Braverman (1974, pp82-83)) suggests if "each step of the labour

process is divorced as far as possible from special knowledge and

training and reduced to simple labour", this can reduce overall


Through Taylorist techniques management gained the upper

hand (control). As part of the overall strategy, work study

placed emphasis on 'piece work' as this enabled workers' pay to

be related to his/her output. This created the overall incentive

of economic gain. In turn this ensured that little pressure was

required to make the worker produce as much as possible, within a

set time scale. In this way management set the working hours and

introduced piece work or efficiency-related pay. Taylor regarded

economic rewards as the best incentive/inducement to hard work,

the worker receiving a rate of pay proportional to effort. These

measures meant that management increased control over production

costs, furthermore, it was assumed that due to worker

specialisation of repeated tasks, productivity would increase.

Taylorist techniques aimed to make managers solely

responsible for organising and directing work, as it was

considered if the tasks were to be carried out efficiently the

workers had to follow managerial directions exactly.

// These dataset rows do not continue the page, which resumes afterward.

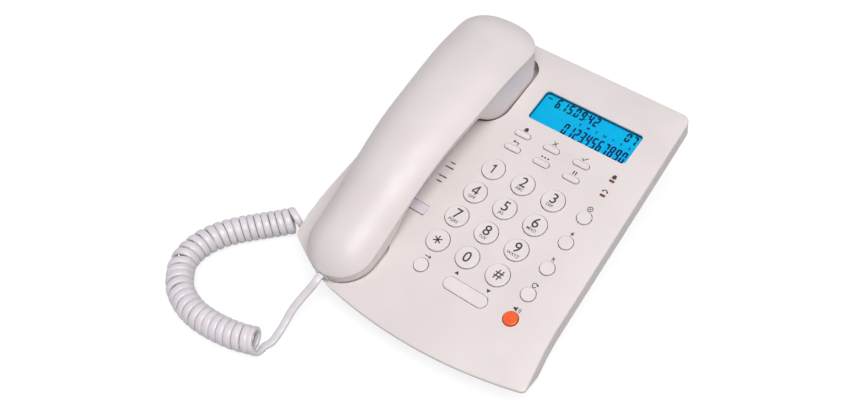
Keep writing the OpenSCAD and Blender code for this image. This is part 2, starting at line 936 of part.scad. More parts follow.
// What is cut through the face or into it, in its frame
module top_cuts() {
    high = 30;
    low = -side_h - 6;
    for (p = digit_places)
        translate([p.x, p.y, low])
            cylinder(h = high, r = key_d / 2 + key_gap);
    for (p = small_places)
        translate([p.x, p.y, low])
            cylinder(h = high, r = small_key_d / 2 + key_gap);
    for (p = menu_places)
        translate([p.x, p.y, low])
            linear_extrude(high)
                slot(menu_key_l + 2 * key_gap, menu_key_w + 2 * key_gap);
    // Rocker, and the bore of its pin
    translate([rocker_place.x, rocker_place.y, low])
        linear_extrude(high)
            slot(rocker_l + 2 * rocker_slack, rocker_w + 2 * rocker_slack);
    translate([rocker_place.x, rocker_place.y, rocker_pin_z])
        pin_along_y(rocker_w + 2 * pin_out + 0.8, pin_r + pin_fit);
    for (p = led_places)
        translate([p.x - led_size.x / 2 - led_fit, p.y - led_size.y / 2 - led_fit, low])
            cube([led_size.x + 2 * led_fit, led_size.y + 2 * led_fit, high]);
    translate([lcd_place.x, lcd_place.y, low])
        round_block([lcd_w, lcd_h, high], lcd_r);
    // Cradle
    translate([0, 0, pocket_z])
        linear_extrude(high)
            pocket_plan();
    translate([0, 0, rest_z])
        linear_extrude(high)
            rest_plan();
    translate([cord_exit_x - notch_w / 2, front_y - 5, notch_z])
        cube([notch_w, mouth_c - front_y, high]);
    translate([0, 0, low])
        linear_extrude(high)
            sound_slits();
    // Hook lever, and the bore of its pin
    translate([lever_x[0] - lever_gap, lever_y[0] - lever_gap, low])
        cube([
            lever_x[1] - lever_x[0] + 2 * lever_gap,
            lever_y[1] - lever_y[0] + 2 * lever_gap, high
        ]);
    translate([(lever_x[0] + lever_x[1]) / 2, lever_axis.x, lever_axis.y])
        rotate([0, 90, 0])
            cylinder(
                h = lever_x[1] - lever_x[0] + 2 * pin_out + 0.8, r = pin_r + pin_fit,
                center = true
            );
}
module top_housing() {
    color(shell_colour)
        difference() {
            union() {
                on_face() {
                    difference() {
                        base_skin();
                        base_hollow();
                    }
                    intersection() {
                        union() {
                            top_inside();
                            // Cup of the ear pocket
                            translate([0, 0, pocket_z - wall])
                                linear_extrude(2 * side_h)
                                    pocket_plan(wall);
                        }
                        under_roof();
                        inside_skirt();
                    }
                }
                intersection() {
                    at_posts(0)
                        cylinder(h = side_h + 5, r = top_post_r);
                    on_face()
                        under_roof(1);
                }
            }
            on_face()
                top_cuts();
            at_posts(-eps)
                cylinder(h = bite, r = screw_r);
        }
}
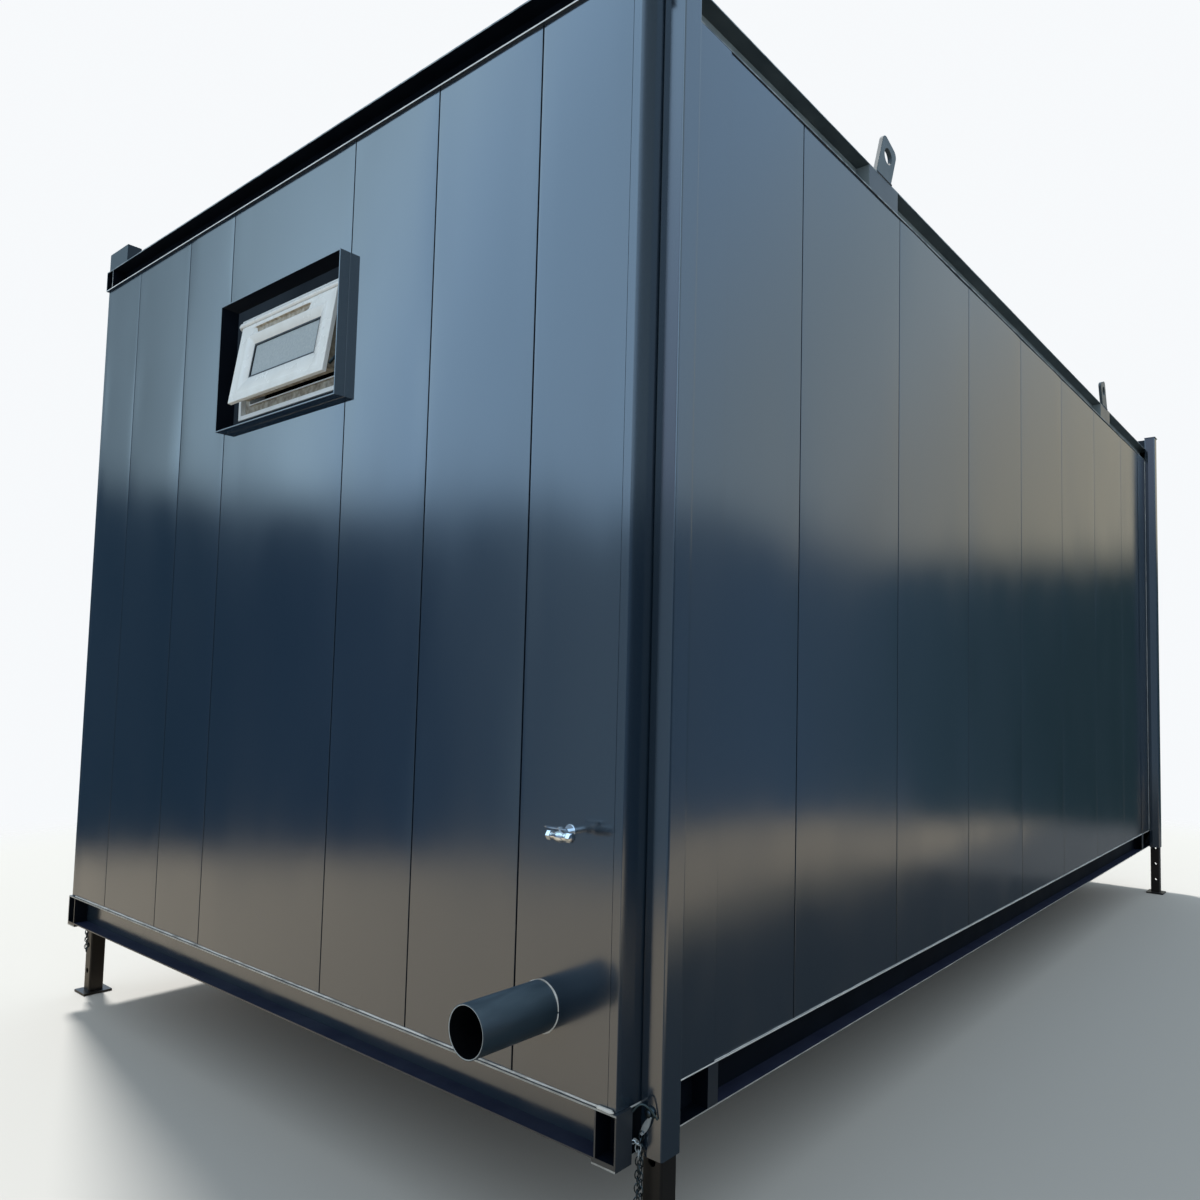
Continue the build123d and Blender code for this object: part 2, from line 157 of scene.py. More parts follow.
def makeWorld():
    # the camera sees a pale backdrop, gloss sees soft upper tones over a dim band, the rest is even daylight
    world = bpy.data.worlds.new("studioWorld")
    bpy.context.scene.world = world
    world.use_nodes = True
    tree = world.node_tree
    tree.nodes.clear()
    path = addNode(tree, "LightPath").outputs
    direction = addNode(tree, "TexCoord").outputs["Generated"]
    split = addNode(tree, "SeparateXYZ", direction).outputs
    upper = toneAlong(split["X"], studio["upperTones"], 1.0)
    band = toneAlong(split["X"], studio["bandTones"], 1.0)
    half = studio["bandWander"] / 2
    wander = span(noise(direction, *studio["wanderNoise"]), 0.3, 0.7, -half, half)
    fall = span(split["X"], *studio["fallAt"], 0.0, studio["bandFall"])
    level = combine(combine(split["Z"], wander, "ADD"), fall, "ADD")
    edge = span(level, *studio["bandTop"], 0.0, 1.0, "SMOOTHSTEP")
    seen = addNode(tree, "Background", studio["pale"], 1.0)
    gloss = addNode(tree, "Background", blendColor(edge, band, upper), 1.0)
    even = addNode(tree, "Background", studio["dayLight"], studio["dayStrength"])
    mirrored = combine(path["Is Glossy Ray"], path["Is Transmission Ray"], "MAXIMUM")
    notSeen = addNode(tree, "MixShader", mirrored, even.outputs[0], gloss.outputs[0])
    final = addNode(tree, "MixShader", path["Is Camera Ray"], notSeen.outputs[0], seen.outputs[0])
    addNode(tree, "OutputWorld", final.outputs[0])


def makeFloor():
    # a round pale floor whose rim fades into the backdrop; the cabin is lit and mirrored by its other tones, which
    # hold painted shade beside its right side
    sides, rings = 96, 8
    angle = fullTurn(sides)
    radius = np.linspace(studio["floorInner"], studio["floorRadius"], rings)
    level = -studio["floorDrop"]
    grid = np.stack([midX + radius[:, None] * np.cos(angle), radius[:, None] * np.sin(angle),
                     np.full((rings, sides), level)], -1).reshape(-1, 3)
    faces = gridFaces(rings, sides, closedColumns=True) + [(i, (i + 1) % sides, rings * sides) for i in range(sides)]
    piece = newObject("studioFloor", newMesh("studioFloor", np.vstack([grid, [[midX, 0, level]]]), faces))
    material = bpy.data.materials.new("studioFloor")
    material.use_nodes = True
    tree = material.node_tree
    tree.nodes.clear()
    coords = addNode(tree, "TexCoord").outputs["Object"]
    centre = addNode(tree, "Mapping", coords, (-midX, 0, 0)).outputs[0]
    distance = addNode(tree, "VectorMath", centre, operation="LENGTH").outputs["Value"]
    fade = span(distance, studio["floorRadius"] - studio["floorFade"], studio["floorRadius"], 0.0, 1.0,
                "SMOOTHSTEP")
    y = addNode(tree, "SeparateXYZ", coords).outputs["Y"]
    tones = toneAlong(y, studio["floorTones"], studio["floorReach"])
    seen = addNode(tree, "LightPath").outputs["Is Camera Ray"]
    paint = addNode(tree, "BsdfDiffuse", blendColor(seen, tones, studio["floorPale"]))
    clear = addNode(tree, "BsdfTransparent")
    mix = addNode(tree, "MixShader", fade, paint.outputs[0], clear.outputs[0])
    addNode(tree, "OutputMaterial", mix.outputs[0])
    piece.data.materials.append(material)


def makeSun():
    # one soft sun from behind, so that both near walls stand in shade
    data = bpy.data.lights.new("softSun", "SUN")
    data.energy = studio["sun"]
    data.color = studio["sunColor"]
    data.angle = math.radians(studio["sunSpread"])
    turn = math.atan2(studio["sunFrom"][1], studio["sunFrom"][0])
    newObject("softSun", data).rotation_euler = (0, math.radians(90 - studio["sunHeight"]), turn)


def gridFaces(rows, columns, closedRows=False, closedColumns=False):
    # quads of a rows by columns grid of points, wrapped round where it is closed
    r = np.arange(rows if closedRows else rows - 1)[:, None]
    c = np.arange(columns if closedColumns else columns - 1)[None, :]
    nextR, nextC = (r + 1) % rows, (c + 1) % columns
    quads = np.stack([r * columns + c, r * columns + nextC, nextR * columns + nextC, nextR * columns + c], -1)
    return [tuple(q) for q in quads.reshape(-1, 4).tolist()]


def ringFaces(rows, columns):
    return gridFaces(rows, columns, closedRows=True, closedColumns=True)


def tubeFaces(rows, columns):
    # a grid wrapped round along its columns, with both ends closed
    ends = [tuple(range(columns))[::-1], tuple(range((rows - 1) * columns, rows * columns))]
    return gridFaces(rows, columns, closedColumns=True) + ends


def fullTurn(count):
    return np.linspace(0, 2 * math.pi, count, endpoint=False)


def joined(shapes):
    # one list of points, faces and numbers of finishes from several of (points, faces) or (points, faces, numbers)
    points, faces, numbers, start = [], [], [], 0
    for shapePoints, shapeFaces, *given in shapes:
        number = given[0] if given else 0
        points.append(shapePoints)
        faces += [tuple(i + start for i in face) for face in shapeFaces]
        numbers += [number] * len(shapeFaces) if isinstance(number, int) else list(number)
        start += len(shapePoints)
    return np.vstack(points), faces, numbers


def addFinishes(mesh, names):
    # one finish or several, by name
    for name in [names] if isinstance(names, str) else names:
        mesh.materials.append(finishes[name])


def newMesh(name, points, faces):
    mesh = bpy.data.meshes.new(name)
    mesh.from_pydata(np.asarray(points, float).tolist(), [], faces)
    mesh.validate()
    return mesh


def makePiece(name, shapes, material, smooth, nodes=(), edge=0.0, segments=2, weighted=False):
    # one piece at the origin from several shapes, with its closed shells turned outwards
    points, faces, numbers = joined(shapes)
    mesh = newMesh(name, points, faces)
    mesh.polygons.foreach_set("material_index", np.asarray(numbers, np.int32))
    shell = bmesh.new()
    shell.from_mesh(mesh)
    bmesh.ops.delete(shell, geom=[corner for corner in shell.verts if not corner.link_faces], context="VERTS")
    bmesh.ops.recalc_face_normals(shell, faces=shell.faces)
    shell.to_mesh(mesh)
    shell.free()
    finish(mesh, material, edge, segments, smooth, "cabin", nodes, weighted)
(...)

As Hill

(1981, p26) suggests, "now managers knew what workers ought to be

doing in their jobs because they had determined these".

Therefore, the performance of the tasks was to be carried out by

the workers but all the aspects of planning were to be taken over

by management, "separating planning from doing" (Hill.S, 1981,


Reducing worker autonomy was one of Taylor's aims as he

believed if the worker was left to his own devices and not

controlled through task specification, he would do as little as

possible through "soldiering". This was a technique displayed by

workers, whereby tasks were performed at a slow pace in order

that management were misled over their full potential. If the

workforce was left to plan its own work, both efficiency and

production would fall. The workforce may continue with

traditional procedures rather than employing strict scientific

methods, with efficiency and hard work being a low priority.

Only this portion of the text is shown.